Instructions for the task
Return every entry exactly.
☆ ☆ ☆
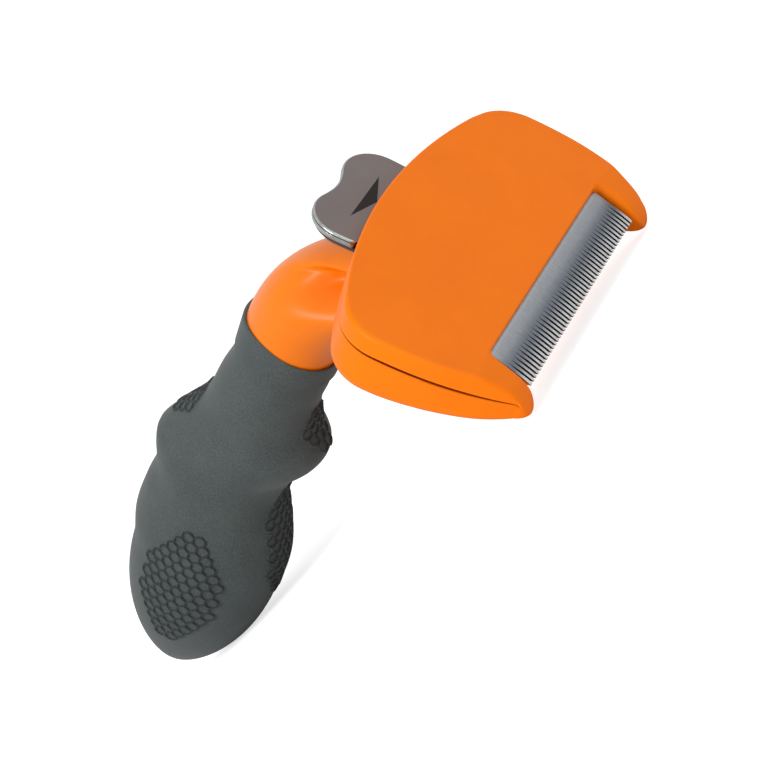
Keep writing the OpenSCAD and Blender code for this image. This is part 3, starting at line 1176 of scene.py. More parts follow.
@dataclass
class RearShell:
    """Back of the head: rounded back, tongue in the seam and four screw wells."""

    form: HeadForm
    # reach and depth of the rounded back edge: rear edge, corners and sides, guards
    back_r: float = 6.2
    back_depth: float = 7.0
    corner_r: float = 3.2
    corner_depth: float = 3.8
    guard_r: float = 2.1
    guard_depth: float = 3.4
    # where the rim stands back for the pusher and for the button
    lip_rim: float = 13.9
    window_rim: float = 10.5
    # height and how deep the back is there
    back: tuple[tuple[float, float], ...] = (
        (-13.6, 7.6), (-12.6, 8.4), (-11.5, 9.1), (-10.2, 9.8), (-8.8, 10.4), (-6.6, 11.2),
        (-4.4, 11.9), (-2.2, 12.5), (0.0, 13.0), (2.5, 13.5), (5.0, 14.0), (7.5, 14.5),
        (10.0, 14.9), (12.5, 15.3), (15.5, 15.7), (18.5, 16.0), (24.0, 16.2),
    )
    wells: tuple[tuple[float, float], ...] = ((38.2, 25.5), (37.2, 7.5))
    well_r: float = 2.8
    well_floor: float = 14.0
    # the tongue, from the outer skin, and the broken outer edge
    tongue_in: float = 1.05
    tongue_out: float = 1.0
    tongue_slack: float = 0.3
    edge_r: float = 0.06
    round_steps: int = 10

    def radii(self, i: int) -> tuple[float, float]:
        """Read the size of the rounded back edge.

        Args:
            i: number of the spot.

        Returns:
            How far the rounding reaches inward and in depth.
        """
        x, z, edge = self.form.spots[i]
        corner = (self.corner_r, self.corner_depth)
        guard = (self.guard_r, self.guard_depth)
        if edge in (Edge.REAR, Edge.CORNER):
            t = smooth_step(24.0, 34.0, abs(x))
            return mix(self.back_r, corner[0], t), mix(self.back_depth, corner[1], t)
        if edge is Edge.SIDE:
            t = smooth_step(-9.0, 11.0, z)
            return mix(guard[0], corner[0], t), mix(guard[1], corner[1], t)
        return guard

    def build(self, shop: Workshop) -> bpy.types.Object:
        """Make the shell.

        Args:
            shop: finishes the piece.

        Returns:
            The piece.
        """
        form = self.form
        rim = form.rim(self.lip_rim, self.window_rim, 1)
        tongue = form.stepped(rim, form.tongue - self.tongue_slack)
        # the wider the slot, the softer the edge beside it
        ease = [
            self.edge_r + 0.25 * (form.gap(i) - form.hairline) for i in range(form.count)
        ]
        wall = form.wall

        def rounded(i: int, a: float, skin_depth: float) -> Vector:
            """Find a spot on the rounded back edge.

            Args:
                i: number of the spot.
                a: angle round the edge, in radians.
                skin_depth: distance inside the outer skin.

            Returns:
                The point.
            """
            r_in, r_deep = self.radii(i)
            r_in = max(0.2, r_in - skin_depth)
            r_deep = max(0.2, r_deep - skin_depth)
            start = max(form.depth - skin_depth - r_deep, rim[i] + 0.3)
            return form.on(
                i,
                skin_depth + r_in * (1 - math.cos(a)),
                start + (form.depth - skin_depth - start) * math.sin(a),
            )

        skin = RingSkin(form.count, lambda i: rounded(i, math.radians(88), wall))
        for step in (60, 30, 0):
            skin.grow(lambda i, a=math.radians(step): rounded(i, a, wall))
        # down the inner wall, over the tongue and the parting face; the tongue and the parting
        # face carry the painted seam shade
        for inset, depths, finish in (
            (wall, tongue, 0), (self.tongue_in, tongue, 1), (self.tongue_out, rim, 1),
        ):
            skin.grow(lambda i, a=inset, d=depths: form.on(i, a, d[i]), finish)
        skin.grow(lambda i: form.on(i, ease[i], rim[i]), 1)
        skin.grow(lambda i: form.on(i, 0.0, rim[i] + ease[i]))
        for k in range(self.round_steps + 1):
            skin.grow(
                lambda i, a=math.radians(90.0 * k / self.round_steps): rounded(i, a, 0.0)
            )
        bm = skin.closed()
        slice_level(bm, self.back)
        # the back bulges from the mouth to the rear
        for vert in bm.verts:
            seam = form.seam(vert.co.z)
            share = (straight(self.back, vert.co.z) - seam) / (form.depth - seam)
            if vert.co.y > seam:
                vert.co.y = seam + (vert.co.y - seam) * share
        piece = shop.finish(
            bm, "head_rear_shell", TOOL, [Finishes.ORANGE_ABS, Finishes.SEAM_SHADE_ABS], ["rear_shell"]
        )
        cutter = bmesh.new()
        add_bores(cutter, self.wells, self.well_r, self.well_floor, 40)
        cut_away(piece, cutter, shop.lay.matrix)
        return piece


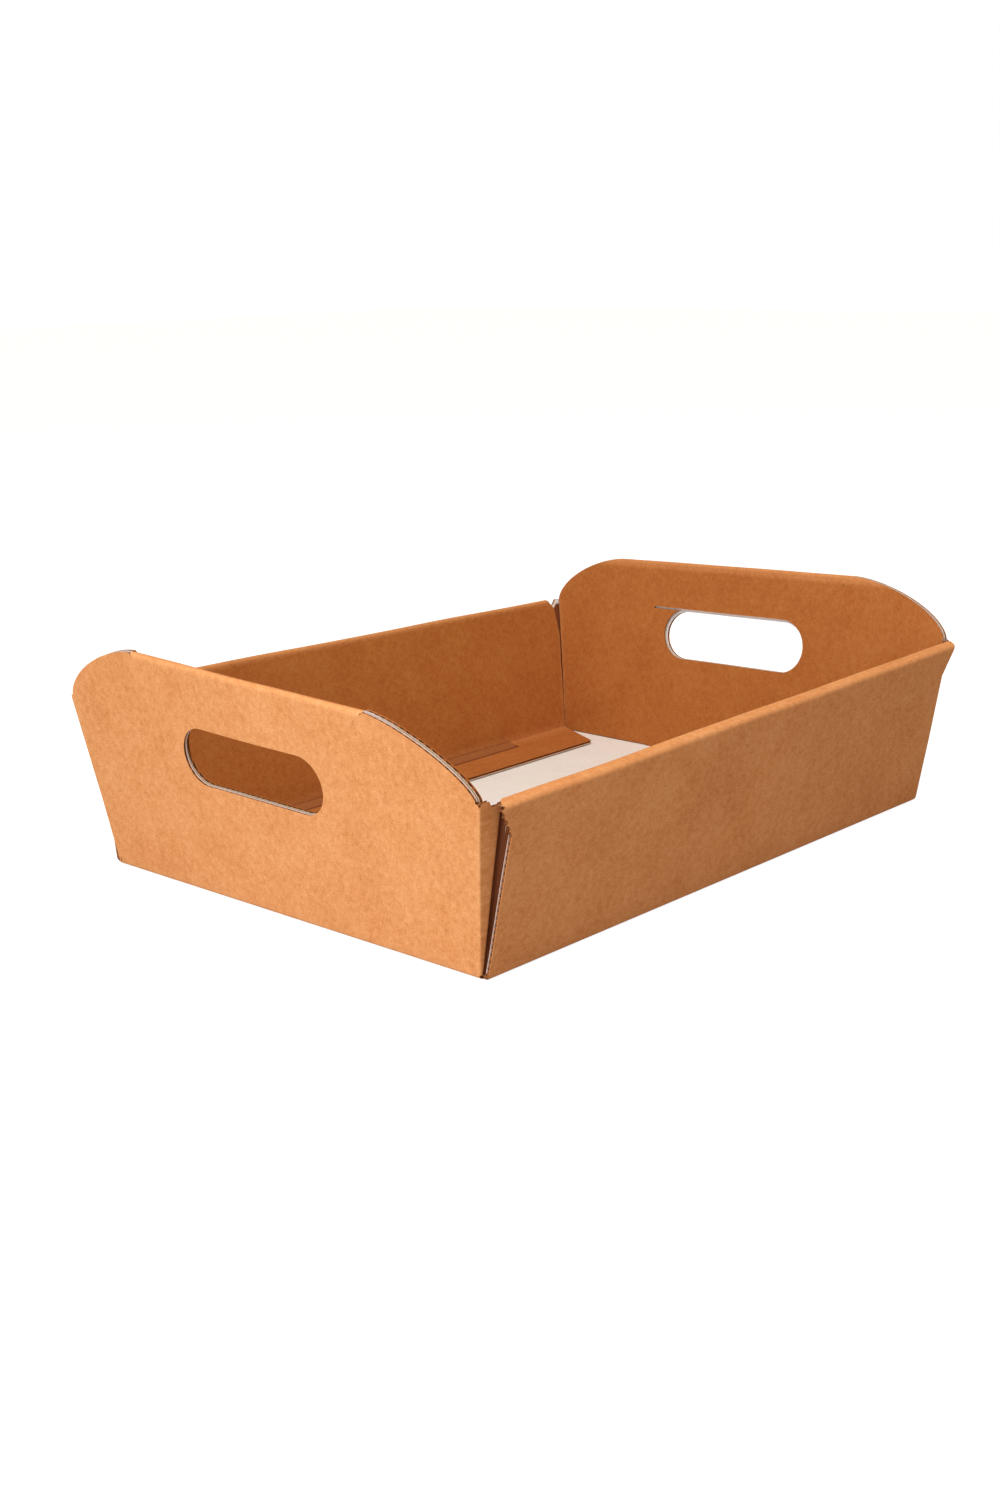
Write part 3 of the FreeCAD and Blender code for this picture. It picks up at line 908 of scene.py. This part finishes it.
def light_world(level, tint):
    """Even surroundings. The camera sees them as plain white."""
    world = bpy.data.worlds.new("white_room")
    bpy.context.scene.world = world
    tree = Tree(world)
    seen = tree.node("ShaderNodeLightPath").out("Is Camera Ray")
    white_light = tree.node("ShaderNodeBackground", None, {"Color": tint, "Strength": level})
    backdrop = tree.node("ShaderNodeBackground", None, {"Color": colour(1.0, 1.0, 1.0),
                                                        "Strength": 1.0})
    mixed = tree.node("ShaderNodeMixShader", None, {0: seen, 1: white_light.out(),
                                                    2: backdrop.out()})
    tree.node("ShaderNodeOutputWorld", None, {"Surface": mixed.out()})


SENSOR = 36.0
FRAME_HEIGHT = 1500.0


def aim_camera(azimuth, elevation, distance, target, roll, focal_pixels):
    """Camera on a ball around the target, turned about its own axis by the roll."""
    a, e, r = (math.radians(v) for v in (azimuth, elevation, roll))
    back = Vector((math.sin(a) * math.cos(e), -math.cos(a) * math.cos(e), math.sin(e)))
    right = Vector((0, 0, 1)).cross(back).normalized()
    up = back.cross(right)
    turned = right * math.cos(r) + up * math.sin(r)
    above = up * math.cos(r) - right * math.sin(r)
    camera = bpy.data.cameras.new("camera")
    camera.sensor_fit = "VERTICAL"
    camera.sensor_height = SENSOR
    camera.lens = focal_pixels * SENSOR / FRAME_HEIGHT
    holder = bpy.data.objects.new("camera", camera)
    axes = Matrix((turned, above, back)).transposed().to_4x4()
    axes.translation = (Vector(target) + back * distance) * MM
    holder.matrix_world = axes
    bpy.context.scene.collection.objects.link(holder)
    bpy.context.scene.camera = holder


# Warm surroundings, a cool lamp low before the near end and a larger one above

lay_floor()
light_world(0.35, colour(1.0, 0.78, 0.58))
soft_lamp("key", (-1.10, -0.18, 0.21), (-0.16, 0, 0.06), 0.42, 7.0, (0.91, 1.0, 1.12))
soft_lamp("top", (-0.40, -0.40, 1.30), (0, 0, 0), 0.9, 15.5, (1.0, 0.98, 0.95))
aim_camera(-47.289, 14.802, 873.97, (-22.077, -0.89, 43.771), -1.201, 1900.0)

bpy.context.scene.view_settings.view_transform = "Standard"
☆ ☆ ☆
Task output
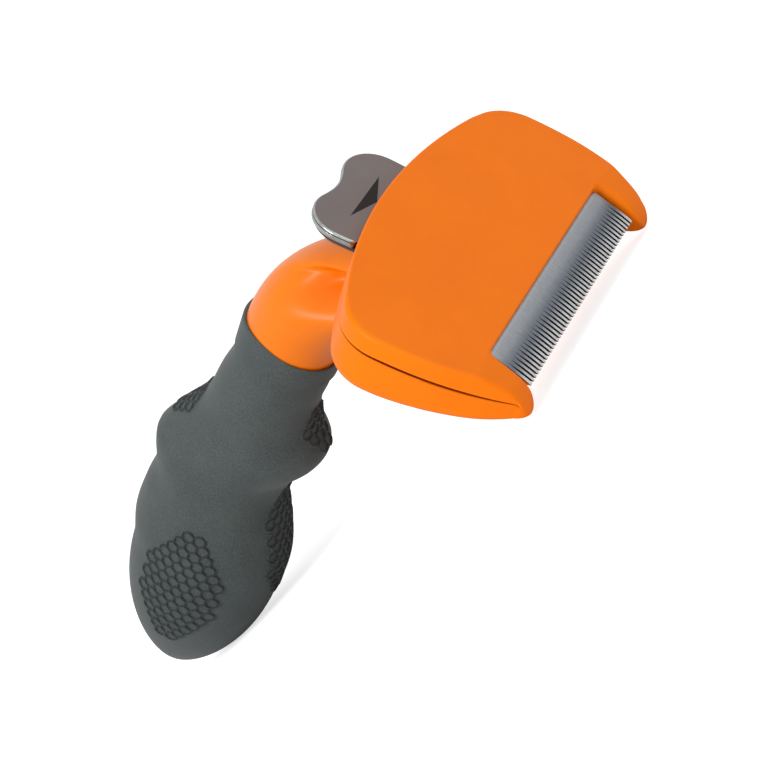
Keep writing the OpenSCAD and Blender code for this image. This is part 3, starting at line 1176 of scene.py. More parts follow.
@dataclass
class RearShell:
    """Back of the head: rounded back, tongue in the seam and four screw wells."""

    form: HeadForm
    # reach and depth of the rounded back edge: rear edge, corners and sides, guards
    back_r: float = 6.2
    back_depth: float = 7.0
    corner_r: float = 3.2
    corner_depth: float = 3.8
    guard_r: float = 2.1
    guard_depth: float = 3.4
    # where the rim stands back for the pusher and for the button
    lip_rim: float = 13.9
    window_rim: float = 10.5
    # height and how deep the back is there
    back: tuple[tuple[float, float], ...] = (
        (-13.6, 7.6), (-12.6, 8.4), (-11.5, 9.1), (-10.2, 9.8), (-8.8, 10.4), (-6.6, 11.2),
        (-4.4, 11.9), (-2.2, 12.5), (0.0, 13.0), (2.5, 13.5), (5.0, 14.0), (7.5, 14.5),
        (10.0, 14.9), (12.5, 15.3), (15.5, 15.7), (18.5, 16.0), (24.0, 16.2),
    )
    wells: tuple[tuple[float, float], ...] = ((38.2, 25.5), (37.2, 7.5))
    well_r: float = 2.8
    well_floor: float = 14.0
    # the tongue, from the outer skin, and the broken outer edge
    tongue_in: float = 1.05
    tongue_out: float = 1.0
    tongue_slack: float = 0.3
    edge_r: float = 0.06
    round_steps: int = 10

    def radii(self, i: int) -> tuple[float, float]:
        """Read the size of the rounded back edge.

        Args:
            i: number of the spot.

        Returns:
            How far the rounding reaches inward and in depth.
        """
        x, z, edge = self.form.spots[i]
        corner = (self.corner_r, self.corner_depth)
        guard = (self.guard_r, self.guard_depth)
        if edge in (Edge.REAR, Edge.CORNER):
            t = smooth_step(24.0, 34.0, abs(x))
            return mix(self.back_r, corner[0], t), mix(self.back_depth, corner[1], t)
        if edge is Edge.SIDE:
            t = smooth_step(-9.0, 11.0, z)
            return mix(guard[0], corner[0], t), mix(guard[1], corner[1], t)
        return guard

    def build(self, shop: Workshop) -> bpy.types.Object:
        """Make the shell.

        Args:
            shop: finishes the piece.

        Returns:
            The piece.
        """
        form = self.form
        rim = form.rim(self.lip_rim, self.window_rim, 1)
        tongue = form.stepped(rim, form.tongue - self.tongue_slack)
        # the wider the slot, the softer the edge beside it
        ease = [
            self.edge_r + 0.25 * (form.gap(i) - form.hairline) for i in range(form.count)
        ]
        wall = form.wall

        def rounded(i: int, a: float, skin_depth: float) -> Vector:
            """Find a spot on the rounded back edge.

            Args:
                i: number of the spot.
                a: angle round the edge, in radians.
                skin_depth: distance inside the outer skin.

            Returns:
                The point.
            """
            r_in, r_deep = self.radii(i)
            r_in = max(0.2, r_in - skin_depth)
            r_deep = max(0.2, r_deep - skin_depth)
            start = max(form.depth - skin_depth - r_deep, rim[i] + 0.3)
            return form.on(
                i,
                skin_depth + r_in * (1 - math.cos(a)),
                start + (form.depth - skin_depth - start) * math.sin(a),
            )

        skin = RingSkin(form.count, lambda i: rounded(i, math.radians(88), wall))
        for step in (60, 30, 0):
            skin.grow(lambda i, a=math.radians(step): rounded(i, a, wall))
        # down the inner wall, over the tongue and the parting face; the tongue and the parting
        # face carry the painted seam shade
        for inset, depths, finish in (
            (wall, tongue, 0), (self.tongue_in, tongue, 1), (self.tongue_out, rim, 1),
        ):
            skin.grow(lambda i, a=inset, d=depths: form.on(i, a, d[i]), finish)
        skin.grow(lambda i: form.on(i, ease[i], rim[i]), 1)
        skin.grow(lambda i: form.on(i, 0.0, rim[i] + ease[i]))
        for k in range(self.round_steps + 1):
            skin.grow(
                lambda i, a=math.radians(90.0 * k / self.round_steps): rounded(i, a, 0.0)
            )
        bm = skin.closed()
        slice_level(bm, self.back)
        # the back bulges from the mouth to the rear
        for vert in bm.verts:
            seam = form.seam(vert.co.z)
            share = (straight(self.back, vert.co.z) - seam) / (form.depth - seam)
            if vert.co.y > seam:
                vert.co.y = seam + (vert.co.y - seam) * share
        piece = shop.finish(
            bm, "head_rear_shell", TOOL, [Finishes.ORANGE_ABS, Finishes.SEAM_SHADE_ABS], ["rear_shell"]
        )
        cutter = bmesh.new()
        add_bores(cutter, self.wells, self.well_r, self.well_floor, 40)
        cut_away(piece, cutter, shop.lay.matrix)
        return piece


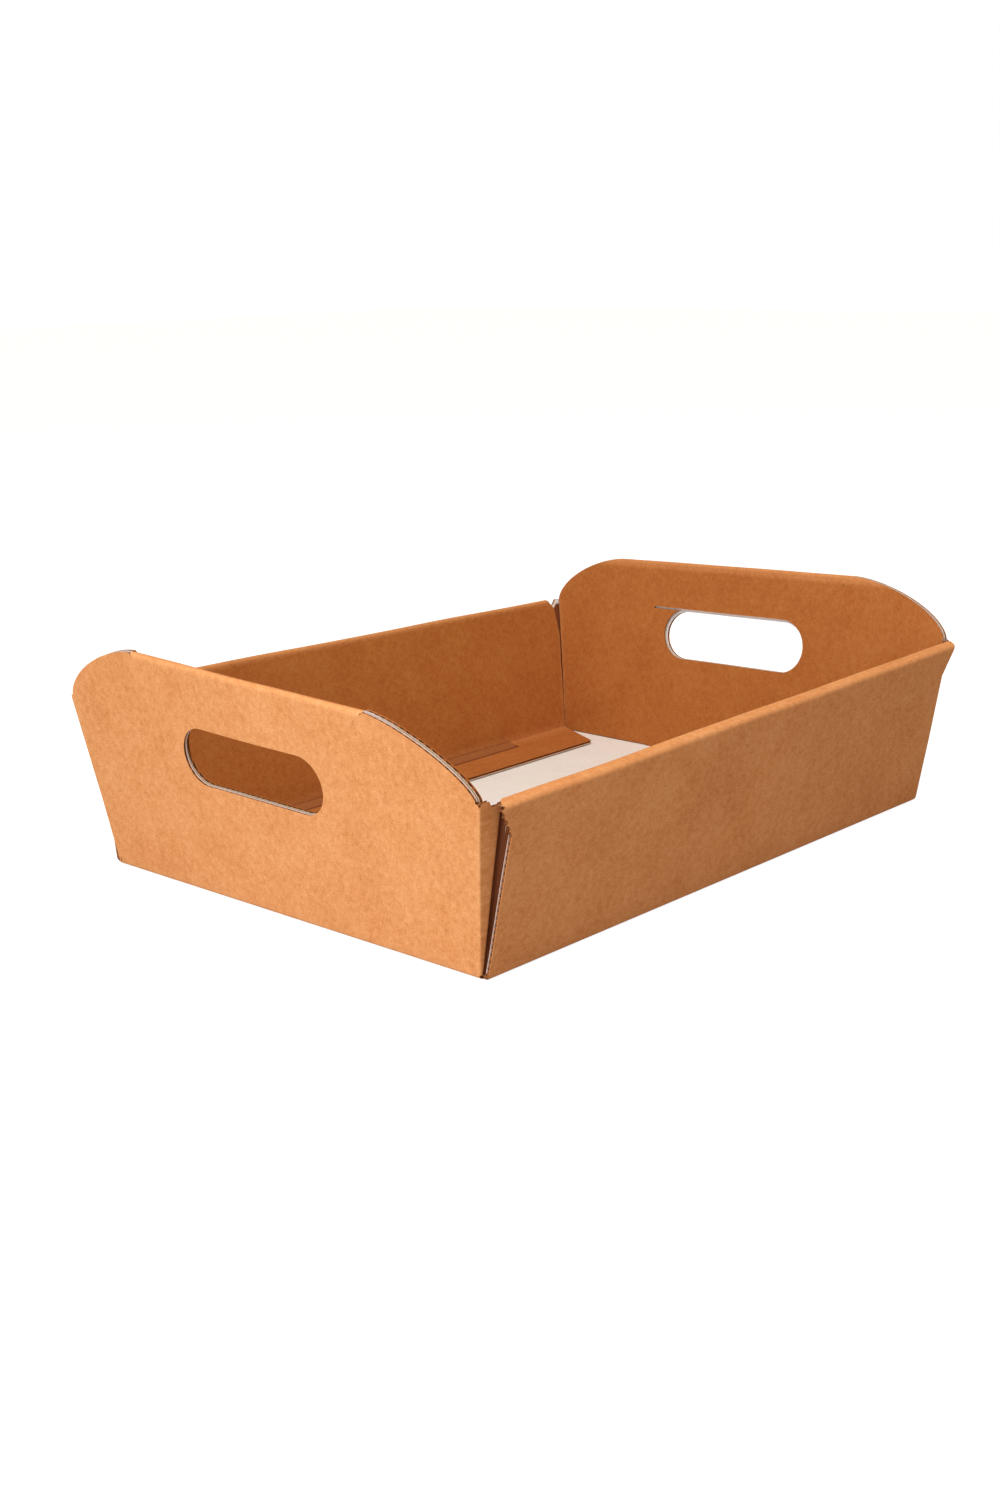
Write part 3 of the FreeCAD and Blender code for this picture. It picks up at line 908 of scene.py. This part finishes it.
def light_world(level, tint):
    """Even surroundings. The camera sees them as plain white."""
    world = bpy.data.worlds.new("white_room")
    bpy.context.scene.world = world
    tree = Tree(world)
    seen = tree.node("ShaderNodeLightPath").out("Is Camera Ray")
    white_light = tree.node("ShaderNodeBackground", None, {"Color": tint, "Strength": level})
    backdrop = tree.node("ShaderNodeBackground", None, {"Color": colour(1.0, 1.0, 1.0),
                                                        "Strength": 1.0})
    mixed = tree.node("ShaderNodeMixShader", None, {0: seen, 1: white_light.out(),
                                                    2: backdrop.out()})
    tree.node("ShaderNodeOutputWorld", None, {"Surface": mixed.out()})


SENSOR = 36.0
FRAME_HEIGHT = 1500.0


def aim_camera(azimuth, elevation, distance, target, roll, focal_pixels):
    """Camera on a ball around the target, turned about its own axis by the roll."""
    a, e, r = (math.radians(v) for v in (azimuth, elevation, roll))
    back = Vector((math.sin(a) * math.cos(e), -math.cos(a) * math.cos(e), math.sin(e)))
    right = Vector((0, 0, 1)).cross(back).normalized()
    up = back.cross(right)
    turned = right * math.cos(r) + up * math.sin(r)
    above = up * math.cos(r) - right * math.sin(r)
    camera = bpy.data.cameras.new("camera")
    camera.sensor_fit = "VERTICAL"
    camera.sensor_height = SENSOR
    camera.lens = focal_pixels * SENSOR / FRAME_HEIGHT
    holder = bpy.data.objects.new("camera", camera)
    axes = Matrix((turned, above, back)).transposed().to_4x4()
    axes.translation = (Vector(target) + back * distance) * MM
    holder.matrix_world = axes
    bpy.context.scene.collection.objects.link(holder)
    bpy.context.scene.camera = holder


# Warm surroundings, a cool lamp low before the near end and a larger one above

lay_floor()
light_world(0.35, colour(1.0, 0.78, 0.58))
soft_lamp("key", (-1.10, -0.18, 0.21), (-0.16, 0, 0.06), 0.42, 7.0, (0.91, 1.0, 1.12))
soft_lamp("top", (-0.40, -0.40, 1.30), (0, 0, 0), 0.9, 15.5, (1.0, 0.98, 0.95))
aim_camera(-47.289, 14.802, 873.97, (-22.077, -0.89, 43.771), -1.201, 1900.0)

bpy.context.scene.view_settings.view_transform = "Standard"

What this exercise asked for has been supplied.